How do I handle missing data when calculating test statistics in Excel?
Missing data can significantly affect your results. It is generally recommended to address missing data before calculating test statistics. Strategies include removing rows with missing values (if appropriate), imputing missing values using various techniques, or using statistical tests designed to handle missing data (which might require using more advanced tools than Excel).
Can I perform ANOVA (Analysis of Variance) in Excel?
Yes, Excel can perform ANOVA through the Data Analysis Toolpak. Once you have the Analysis Toolpak activated, look for the ANOVA options (single factor, two-factor with replication, and two-factor without replication).
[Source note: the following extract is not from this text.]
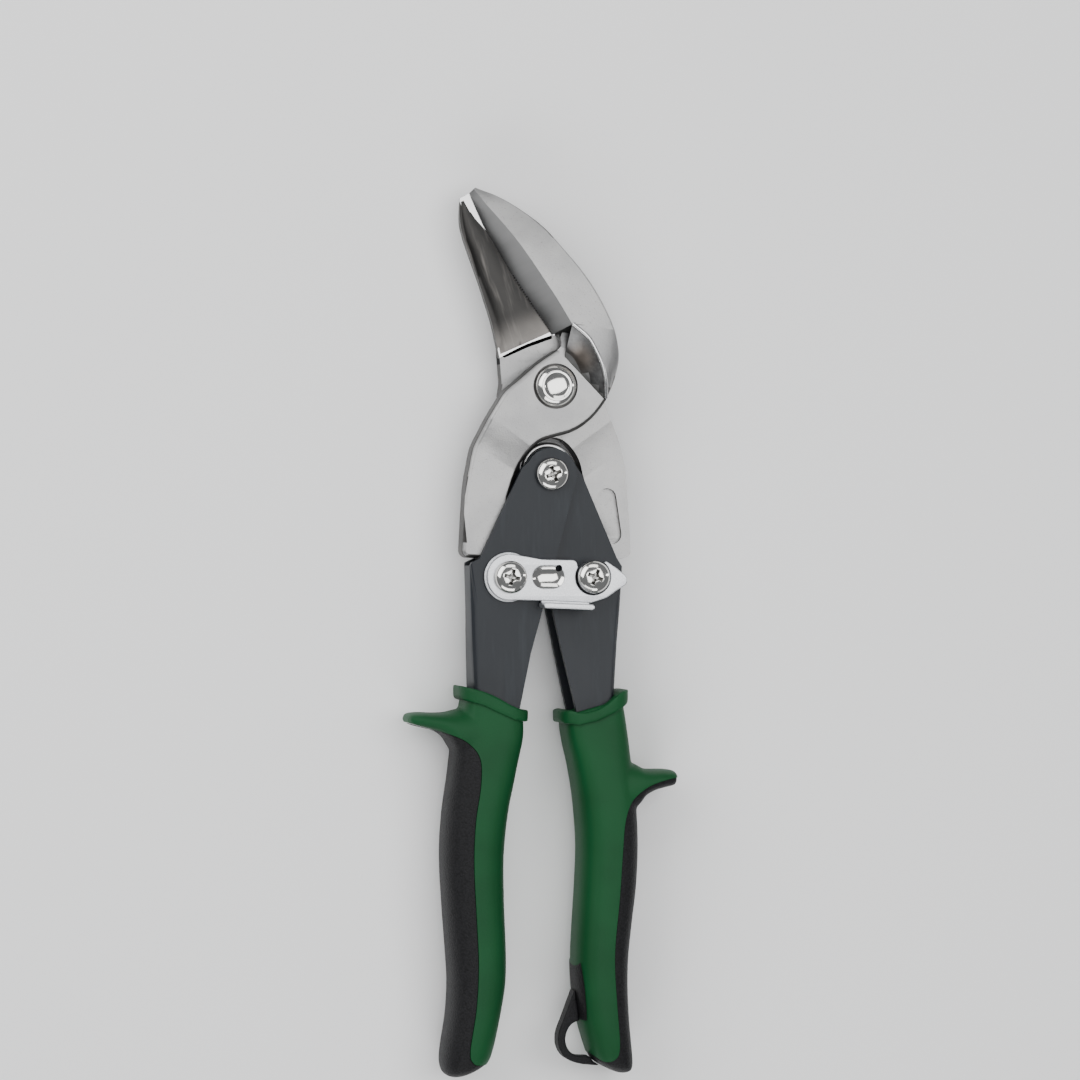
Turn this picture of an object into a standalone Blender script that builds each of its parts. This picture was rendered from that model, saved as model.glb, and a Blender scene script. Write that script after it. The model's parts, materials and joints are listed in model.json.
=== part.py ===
"""Compound-leverage aviation snips, closed and latched, lying on their back.

Metres, +Z up. The origin is on the main pivot's axis, in the plane that the tool rests on.
+Y runs to the blade tips, +X to the right handle, and the latch faces +Z.
Sketch sizes are in millimetres, with z counted from the shear plane between the blades.
"""

import math

import bmesh
import bpy
import numpy as np
from mathutils import Matrix, Vector

# Driving dimensions, mm
MM = 0.001
SHEAR_HEIGHT = 11.0          # shear plane above the resting plane
GAP = 0.3                    # running gap between neighbouring pieces
PIVOT = (0.0, 0.0)           # the blades cross here
FULCRUM = (-1.1, -24.75)    # the handles cross here
LEFT_LINK = (-13.6, -53.7)   # left handle to front blade, and the latch's pivot
RIGHT_LINK = (10.3, -53.7)   # right handle to rear blade
SHEET = 1.8                  # handle steel
PLATE_TOP = 6.5              # pivot plate, half of the blade stack
ARM_NEAR, ARM_FAR = -2.0, 4.1            # a blade's arm, across the shear plane
SHOULDER_START, SHOULDER_END = 17.7, 26.4  # where a plate steps down to its arm
LEFT_ARM_DIRECTION = Vector((-0.57, -0.82)).normalized()
RIGHT_ARM_DIRECTION = Vector((0.57, -0.82)).normalized()
LEFT_CHEEKS = (-4.1, 6.2)    # outer faces of the left handle
RIGHT_CHEEKS = (-6.2, 4.1)   # outer faces of the right handle
LATCH_BOTTOM, LATCH_TOP = 7.4, 8.9
LATCH_TAB_TOP = 14.6
NOTCH_RADIUS = 5.05
SCREW_HEAD_RADIUS = 4.65
SHANK_RADIUS = 1.8
HOLE_RADIUS = 2.3
BOLT_RADIUS = 3.9
GRIP_HALF = 11.0             # half thickness of a grip
TONGUE_HALF = 6.0            # half thickness of the steel inside a grip
TURN_STEPS = 28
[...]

Remember to check the assumptions of ANOVA before interpreting the results.
How do I check for equal variances before performing a t-test in Excel?
Use an F-test. Calculate the variances of the two samples using the VAR.S function. Then, divide the larger variance by the smaller variance to obtain the F-statistic. Compare this F-statistic to a critical F-value (obtained from an F-distribution table or using the F.INV.RT function) with the appropriate degrees of freedom. If the F-statistic is significantly large, you reject the assumption of equal variances.
What is the significance of the F-statistic in ANOVA?
In ANOVA, the F-statistic represents the ratio of variance between groups to variance within groups. A large F-statistic suggests that there are significant differences between the means of the groups being compared.
Are there limitations to using Excel for calculating test statistics?
Yes, Excel has limitations. It is primarily a spreadsheet program, not a dedicated statistical software package. More complex statistical analyses, advanced modeling techniques, and large datasets are better handled by specialized software like R, SPSS, or SAS. Excel’s error handling and data management capabilities are also less robust. Remember to always double-check results against other tools when conducting complex statistical analyses.